L&DBusiness

Learning With Rebels: Insights from Shannon Tipton

featuring Shannon Tipton

Shannon Tipton challenges conventional L&D thinking with her "rebel" approach to workplace learning.

Shannon Tipton — the "Learning Rebel" — joined me for a conversation that challenged a lot of what I assumed about workplace learning.

The Rebel Philosophy

Shannon's core message: stop designing training programs and start designing learning experiences. The difference? Training is something you do TO people. Learning is something people do FOR themselves.

Her approach flips the traditional model. Instead of a structured curriculum that everyone follows, create an environment where people can pull the learning they need, when they need it.

Key Takeaways

Performance Support Over Courses Not everything needs to be a course. Sometimes a quick reference guide, a 2-minute video, or a chatbot that answers questions is more effective than a 60-minute module.

Social Learning Is Underrated People learn more from peers than from training departments. Shannon advocates for creating spaces and systems that facilitate knowledge sharing between employees.

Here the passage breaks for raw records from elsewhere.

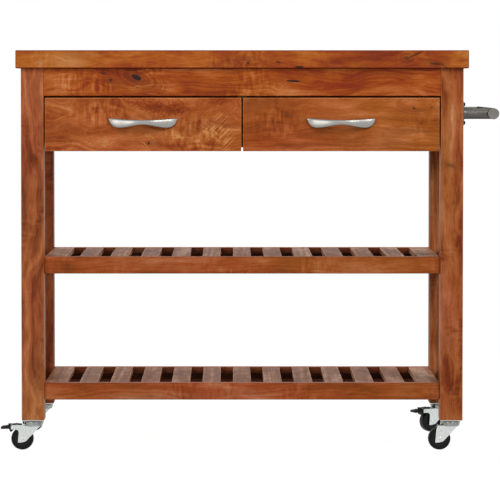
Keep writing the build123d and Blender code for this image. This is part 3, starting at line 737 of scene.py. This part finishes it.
mouldings = {
    # nylon wheel, moulded: black going to dark grey, satin, scuffed matt where it rolls
    "blackNylon": {"dark": "#060606", "light": "#0d0d0c", "roughness": 0.42, "waver": 0.07, "size": 3.0,
                   "relief": 0.02, "specular": 0.2},
    # ABS pedal, moulded with a fine spark texture: an even dark grey without a sharp shine
    "blackAbs": {"dark": "#060606", "light": "#0c0c0c", "roughness": 0.5, "waver": 0.04, "size": 0.7,
                 "relief": 0.05, "specular": 0.2},
}


def addFinish(name, look, metallic):
    # a speckle of the finish's own scale moves its tone, its shine and, very slightly, its surface
    material, tree = newMaterial(name)
    add = partial(addNode, tree)
    place = add("TexCoord", out="Object")
    spread = add("VectorMath.MULTIPLY", place, look.get("stretch", (1, 1, 1)))
    speckle = add("TexNoise", {"Vector": spread, "Scale": 1 / (look["size"] * millimetre), "Detail": 3})
    share = add("MapRange", speckle, *noiseSpan, 0.0, 1.0)
    tone = add("Mix", {0: share, 6: linear(look["dark"]), 7: linear(look["light"])}, out=2, data_type="RGBA")
    least, most = look["roughness"] - look["waver"], look["roughness"] + look["waver"]
    depth = look.get("relief", 0.02) * millimetre
    shader = add("BsdfPrincipled", {
        "Base Color": tone, "Metallic": metallic,
        "Roughness": add("MapRange", speckle, *noiseSpan, least, most),
        "Normal": add("Bump", {"Height": speckle, "Strength": 0.2, "Distance": depth}),
        "Specular IOR Level": look.get("specular", 0.5),
        "Specular Tint": linear(look.get("edge", "#ffffff")),
    })
    add("OutputMaterial", shader)
    return material


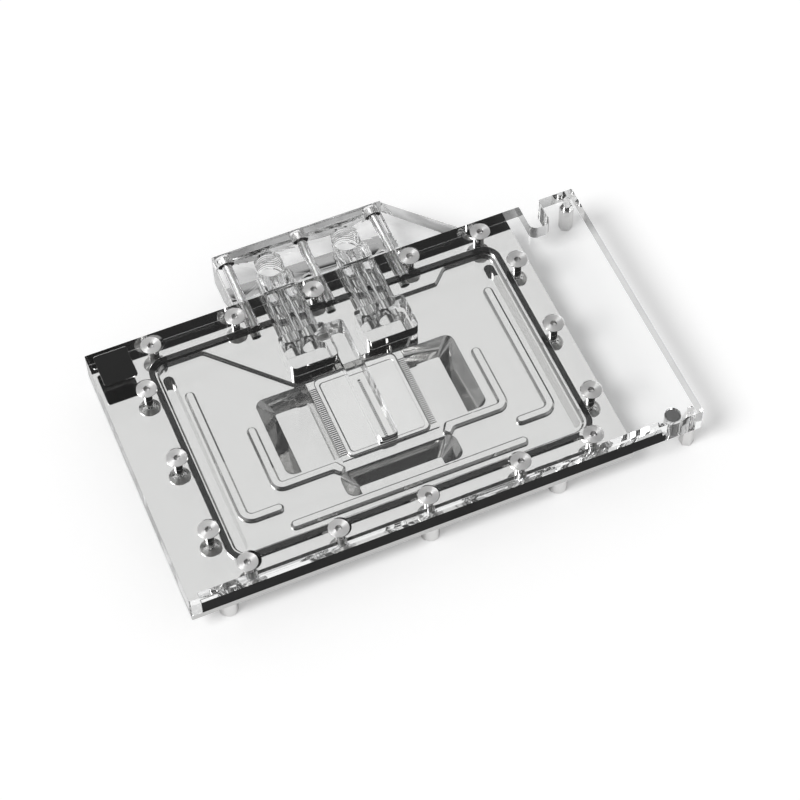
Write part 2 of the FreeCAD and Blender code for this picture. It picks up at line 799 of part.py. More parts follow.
def make_jet_plate():
    """A thin plate that spreads the flow from one slit along the middle of the fins."""
    body = new_body("jet_plate")
    gap = s.fit_gap
    blank = new_sketch(body, "jet_blank", offset=FIN_TOP)
    add_outline(blank, rectangle(jet_left + gap, jet_right - gap, jet_front + gap, jet_back - gap,
                                 s.jet_plate_radius))
    pad(body, blank, "Sizes.jet_plate_thick")
    window = new_sketch(body, "jet_window", offset=PLATE_TOP)
    add_outline(window, rectangle(jet_left + s.jet_rim_side, jet_right - s.jet_rim_side,
                                  window_front, window_back, s.jet_plate_radius))
    pocket(body, window, "Sizes.jet_recess")
    slit = new_sketch(body, "jet_slit", offset=PLATE_TOP)
    add_outline(slit, rectangle(centre_x - s.slit_width / 2, centre_x + s.slit_width / 2,
                                window_front + s.slit_front, window_back - s.slit_back,
                                s.slit_width * 0.45))
    pocket(body, slit, "Sizes.jet_plate_thick")
    finish(body, "jet_plate")


# Terminal: one clear block with two threaded ports and a brace towards the cover

def make_terminal_block():
    body = new_body("terminal_block")
    top = cover_top
    bottom = cover_top - s.terminal_height
    joint_bottom = cover_bottom
    front = terminal_front
    edge = s.terminal_edge
    profile = new_sketch(body, "terminal_profile", "YZ_Plane", TERMINAL_LEFT)
    add_outline(profile, [
        (front, joint_bottom, 0),
        (front + s.terminal_slope_front, joint_bottom, 0.8),
        (front + s.terminal_slope_back, bottom, 0.8),
        (terminal_back, bottom, edge),
        (terminal_back, top, edge),
        (front, top, 0),
    ])
    pad(body, profile, "Sizes.terminal_length")

    brace = new_sketch(body, "brace", offset=COVER_TOP)
    add_outline(brace, [
        (terminal_right - 1.0, front, 0),
        (terminal_right + s.wing_length, front, 0),
        (terminal_right, front + s.wing_depth, 0),
        (terminal_right - 1.0, front + s.wing_depth, 0),
    ])
    pad(body, brace, "Sizes.cover_thick", flip=True)

    mouths = new_sketch(body, "port_mouths", offset=COVER_TOP)
    for x in ports_x:
        add_circle(mouths, x, port_y, s.port_bore / 2)
    countersunk_hole(body, mouths, "Sizes.port_bore", "Sizes.port_mouth", "Sizes.port_reach")

    ducts = new_sketch(body, "terminal_ducts", "XZ_Plane", "-" + TERMINAL_FRONT)
    for port_x in ports_x:
        for side in (-1, 1):
            add_circle(ducts, port_x + side * s.duct_pitch / 2, duct_level, s.duct_bore / 2)
    pocket(body, ducts, "Sizes.port_set_back - Sizes.port_bore / 2 + Sizes.duct_entry")

    for number, port_x in enumerate(ports_x):
        groove = new_sketch(body, f"ring_groove_{number + 1}", "XZ_Plane", "-" + TERMINAL_FRONT)
        add_oval(groove, port_x, -s.fit_gap)
        add_oval(groove, port_x, s.ring_width + s.fit_gap)
        pocket(body, groove, "Sizes.ring_height + Sizes.fit_gap")

    bores = new_sketch(body, "screw_bores", "XZ_Plane", "-" + TERMINAL_FRONT)
    for x in end_screws_x:
        add_circle(bores, x, duct_level, s.end_screw_shank / 2 + s.fit_gap)
    pocket(body, bores, "Sizes.terminal_depth")
    seats = new_sketch(body, "head_bores", "XZ_Plane", "-" + TERMINAL_BACK)
    for x in end_screws_x:
        add_circle(seats, x, duct_level, s.end_screw_head / 2 + s.fit_gap)
    pocket(body, seats, "Sizes.end_screw_head_height + Sizes.end_screw_sink", flip=True)
    finish(body, "terminal_block")


def add_oval(sketch, port_x, grow):
    """An oval round the two ducts of a port, grown outwards from the ring's inner edge."""
    radius = s.duct_bore / 2 + s.ring_margin + grow
    left = FreeCAD.Vector(port_x - s.duct_pitch / 2, duct_level, 0)
    right = FreeCAD.Vector(port_x + s.duct_pitch / 2, duct_level, 0)
    up = FreeCAD.Vector(0, radius, 0)
    out = FreeCAD.Vector(radius, 0, 0)
    sketch.addGeometry(Part.LineSegment(left + up, right + up), False)
    sketch.addGeometry(Part.Arc(right + up, right + out, right - up), False)
    sketch.addGeometry(Part.LineSegment(right - up, left - up), False)
    sketch.addGeometry(Part.Arc(left - up, left - out, left + up), False)


def make_port_seal(name, port_x):
    body = new_body(name)
    ring = new_sketch(body, name + "_ring", "XZ_Plane", "-" + TERMINAL_FRONT)
    add_oval(ring, port_x, 0.0)
    add_oval(ring, port_x, s.ring_width)
    pad(body, ring, "Sizes.ring_height", flip=True)
    finish(body, name)


# Screws

def make_cover_screws():
    """Countersunk socket screws, turned about their own axis and set round the seal."""
    seed = new_body("cover_screw_seed")
    head = s.screw_head / 2
    shank = s.screw_shank / 2
    top = cover_top - s.screw_sink
    neck = top - (head - shank)
    tip = s.post_length + s.screw_tip_gap
    chamfer = s.screw_tip_chamfer
    profile = new_sketch(seed, "cover_screw_profile", "XZ_Plane")
    add_outline(profile, [
        (0, tip, 0),
        (shank - chamfer, tip, 0),
        (shank, tip + chamfer, 0),
        (shank, neck, 0),
        (head, top, 0),
        (0, top, 0),
    ])
    revolve(seed, profile)
    socket = new_sketch(seed, "cover_screw_socket", offset=COVER_TOP + " - Sizes.screw_sink")
    add_hexagon(socket, 0, 0, s.screw_hex)
    pocket(seed, socket, "Sizes.screw_hex_reach")
    screws = copies("cover_screws", seed, [(x, y, 0) for x, y in cover_screw_places()])
    finish(screws, "cover_screws")


def make_terminal_screws():
    """Cap screws that pull the terminal against the cover's back edge."""
    seed = new_body("terminal_screw_seed")
    head = s.end_screw_head / 2
    shank = s.end_screw_shank / 2
    seat = terminal_back - s.end_screw_head_height - s.end_screw_sink
    top = terminal_back - s.end_screw_sink
    tip = s.cover_depth - s.end_screw_reach
    bevel = 0.4
    profile = new_sketch(seed, "terminal_screw_profile")
    add_outline(profile, [
        (0, tip, 0),
        (shank - bevel, tip, 0),
        (shank, tip + bevel, 0),
        (shank, seat, 0),
        (head, seat, 0),
        (head, top - bevel, 0),
        (head - bevel, top, 0),
        (0, top, 0),
    ])
    revolve(seed, profile)
    socket = new_sketch(seed, "terminal_screw_socket", "XZ_Plane",
                        "Sizes.end_screw_sink - " + TERMINAL_BACK)
    add_hexagon(socket, 0, 0, s.end_screw_hex)
    pocket(seed, socket, "Sizes.end_screw_hex_reach", flip=True)
    screws = copies("terminal_screws", seed, [(x, 0, duct_level) for x in end_screws_x])
    finish(screws, "terminal_screws")


# Posts

def make_round_post(name, x, y):
    """A turned post with a stud that screws into the plate and a threaded bore below."""
    body = new_body(name)
    radius = s.post_diameter / 2
    chamfer = s.post_chamfer
    stud = s.post_stud / 2
    top = s.post_length
    profile = new_sketch(body, name + "_profile", "XZ_Plane")
    add_outline(profile, [
        (s.post_bore / 2, 0, 0),
        (radius - chamfer, 0, 0),
        (radius, chamfer, 0),
        (radius, top, 0),
        (stud, top, 0),
        (stud, top + s.post_stud_reach, 0),
        (0, top + s.post_stud_reach, 0),
        (0, s.post_bore_reach, 0),
        (s.post_bore / 2, s.post_bore_reach, 0),
    ])
    revolve(body, profile)
    finish(body, name, x, y)


def make_hex_post(name, y):
    """A hexagonal post under the cover's overhang, with a long stud in the cover."""
    body = new_body(name)
    shaft = new_sketch(body, name + "_shaft")
    add_hexagon(shaft, 0, 0, s.hex_post_flats)
    pad(body, shaft, PLATE_TOP)
    stud = new_sketch(body, name + "_stud", offset=PLATE_TOP)
    add_circle(stud, 0, 0, s.hex_post_stud / 2)
    pad(body, stud, "Sizes.hex_post_stud_reach")
    bore = new_sketch(body, name + "_bore")
    add_circle(bore, 0, 0, s.post_bore / 2)
    pocket(body, bore, "Sizes.post_bore_reach", flip=True)
    finish(body, name, "Sizes.cover_length - Sizes.hex_post_inset", y)


# Light strip, its lead plug and the badge

def make_light_strip():
    board = new_body("led_board")
    outline = new_sketch(board, "board_outline", "XZ_Plane", "-Sizes.strip_inset")
    top = plate_top + s.strip_height
    end_top = plate_top + s.strip_end_height
    middle = strip_right - s.strip_end_length
    add_outline(outline, [
        (s.strip_left, plate_top, 0),
        (strip_right, plate_top, 0),
        (strip_right, end_top, 0),
        (middle, end_top, 0),
        (middle, top, 0),
        (s.strip_left, top, 0),
    ])
    pad(board, outline, "Sizes.strip_thick", flip=True)
    finish(board, "led_board")

    inner_face = s.strip_inset + s.strip_thick
    level = plate_top + s.strip_height / 2
    first = s.strip_left + s.lamp_margin
    last = strip_right - s.strip_end_length - s.lamp_margin
    pitch = (last - first) / (s.lamp_count - 1)
    lamp = new_body("lamp_seed")
    case = new_sketch(lamp, "lamp_case", "XZ_Plane")
    add_outline(case, rectangle(-s.lamp_width / 2, s.lamp_width / 2, -s.lamp_height / 2, s.lamp_height / 2))
    pad(lamp, case, "Sizes.lamp_thick", flip=True)
    lens = new_sketch(lamp, "lamp_lens", "XZ_Plane", "-Sizes.lamp_thick")
    add_circle(lens, 0, 0, s.lamp_height * 0.4)
    pocket(lamp, lens, "Sizes.lamp_thick / 5", flip=True)
    lamps = copies("led_chips", lamp, [(first + number * pitch, inner_face, level)
                                       for number in range(int(s.lamp_count))])
    finish(lamps, "led_chips")

    chip = new_body("resistor_seed")
    case = new_sketch(chip, "resistor_case", "XZ_Plane")
    add_outline(case, rectangle(-s.resistor_width / 2, s.resistor_width / 2, -s.resistor_height / 2,
                                s.resistor_height / 2))
    pad(chip, case, "Sizes.resistor_thick", flip=True)
    places = []
    for number in range(int(s.lamp_count)):
        x = first + number * pitch + s.resistor_offset
        places.append((x, inner_face, level - 1.2))
        places.append((x, inner_face, level + 1.2))
    resistors = copies("led_resistors", chip, places)
    finish(resistors, "led_resistors")

    plug = new_body("led_lead")
    profile = new_sketch(plug, "plug_profile", "XZ_Plane")
    radius = s.plug_diameter / 2
    top = plate_top + s.plug_height
    add_outline(profile, [
        (0, plate_top, 0),
        (radius, plate_top, 0),
        (radius, top - 0.8, 0),
        (radius - 0.8, top, 0),
        (0, top, 0),
    ])
    revolve(plug, profile)
    finish(plug, "led_lead",
           "Sizes.cover_length - Sizes.strip_margin_right + Sizes.plug_wall + Sizes.plug_diameter / 2",
           "Sizes.plug_inset")


def make_badge():
    body = new_body("badge")
    face = new_sketch(body, "badge_face", offset=COVER_TOP)
    add_badge(face, 0.0)
    pad(body, face, "Sizes.badge_thick", flip=True)
    finish(body, "badge")


make_cold_plate()
make_clear_cover()
make_cover_seal()
make_jet_plate()
make_terminal_block()
make_port_seal("inlet_seal", ports_x[0])
make_port_seal("outlet_seal", ports_x[1])
make_terminal_screws()
make_cover_screws()
make_light_strip()
make_badge()
for ending, post_x, post_y in post_places():
    make_round_post("base_post_" + ending, post_x, post_y)
make_hex_post("overhang_post_front", "Sizes.hex_post_inset")
make_hex_post("overhang_post_back", "(Sizes.cover_depth - Sizes.hex_post_inset)")

doc.recompute()
for item in doc.Objects:
    if "Invalid" in item.State or "Error" in item.State:
        raise RuntimeError(f"{item.Name} did not compute: {item.State}")
for item in finished:
    if item.Shape.isNull() or not item.Shape.isValid():
        raise RuntimeError(f"{item.Label} has no valid shape")

os.makedirs("parts", exist_ok=True)
for item in finished:
    item.Shape.exportStep(f"parts/{item.Label}.step")
    print(f"{item.Label}: {len(item.Shape.Solids)} solids, {item.Shape.Volume:.1f} mm3")
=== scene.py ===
import json
import math

import bmesh
import bpy
import numpy as np
from mathutils import Matrix, Vector


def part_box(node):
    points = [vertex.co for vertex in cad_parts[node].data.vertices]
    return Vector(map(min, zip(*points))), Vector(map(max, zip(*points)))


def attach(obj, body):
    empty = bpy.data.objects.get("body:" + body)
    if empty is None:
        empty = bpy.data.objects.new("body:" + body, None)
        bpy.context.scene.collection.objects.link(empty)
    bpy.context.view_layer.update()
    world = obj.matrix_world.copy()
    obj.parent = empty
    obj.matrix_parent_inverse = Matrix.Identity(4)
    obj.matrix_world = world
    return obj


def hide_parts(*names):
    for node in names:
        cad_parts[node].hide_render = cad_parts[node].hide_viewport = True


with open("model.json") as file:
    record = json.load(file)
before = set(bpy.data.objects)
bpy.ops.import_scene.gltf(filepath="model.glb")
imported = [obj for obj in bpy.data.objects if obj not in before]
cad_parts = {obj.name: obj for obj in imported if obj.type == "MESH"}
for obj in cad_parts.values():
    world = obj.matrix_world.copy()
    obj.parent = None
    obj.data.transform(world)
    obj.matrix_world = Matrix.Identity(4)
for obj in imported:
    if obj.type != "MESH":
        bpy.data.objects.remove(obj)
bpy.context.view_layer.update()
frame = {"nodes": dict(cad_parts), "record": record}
scene = bpy.context.scene
nodes = frame["nodes"]
print("frame loaded:", len(nodes), "nodes")

# Helpers for node trees

def newMaterial(name):
    material = bpy.data.materials.new(name)
    material.use_nodes = True
    tree = material.node_tree
    tree.nodes.clear()
    return material, tree, tree.nodes.new("ShaderNodeOutputMaterial")


def connect(tree, node, name, value):
    # an input is named by its label or by its number, and takes a link or a value
    socket = node.inputs[int(name)] if name.isdigit() else node.inputs[name]
    if isinstance(value, bpy.types.NodeSocket):
        tree.links.new(value, socket)
    else:
        socket.default_value = value


def addNode(tree, kind, settings=None, **inputs):
    # one node with its properties and the values or links of its inputs
    node = tree.nodes.new(kind)
    for name, value in (settings or {}).items():
        setattr(node, name, value)
    for name, value in inputs.items():
        connect(tree, node, name.replace("_", " "), value)
    return node


def mathNode(tree, operation, first, second=0.0):
    node = addNode(tree, "ShaderNodeMath", {"operation": operation})
    connect(tree, node, "0", first)
    connect(tree, node, "1", second)
    return node.outputs[0]


def mixNode(tree, share, first, second):
    # a single number: the first at share 0, the second at share 1
    node = addNode(tree, "ShaderNodeMix")
    connect(tree, node, "0", share)
    connect(tree, node, "2", first)
    connect(tree, node, "3", second)
    return node.outputs[0]


def rangeNode(tree, value, source, target=(0.0, 1.0), interpolation="LINEAR"):
    # carries the source span over to the target span and holds its ends
    node = addNode(tree, "ShaderNodeMapRange", {"interpolation_type": interpolation}, Value=value)
    for name, bound in zip(("From Min", "From Max", "To Min", "To Max"), (*source, *target)):
        connect(tree, node, name, bound)
    return node.outputs[0]


def cosineNode(tree, direction, towards):
    # cosine of the angle between the direction looked in and the one given
    node = addNode(tree, "ShaderNodeVectorMath", {"operation": "DOT_PRODUCT"})
    connect(tree, node, "0", direction)
    connect(tree, node, "1", towards)
    return node.outputs["Value"]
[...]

The 70-20-10 Model 70% of learning happens on the job, 20% through social interaction, and 10% through formal training. Most L&D budgets are backwards — they spend 80% on that 10%.

How This Connects to AI

Shannon and I discussed how AI tools can enhance the 70% — on-the-job learning. AI assistants that answer questions in context, recommend resources based on what you're working on, and adapt to your learning style.

The future of L&D isn't better courses. It's better support systems that help people learn while they work.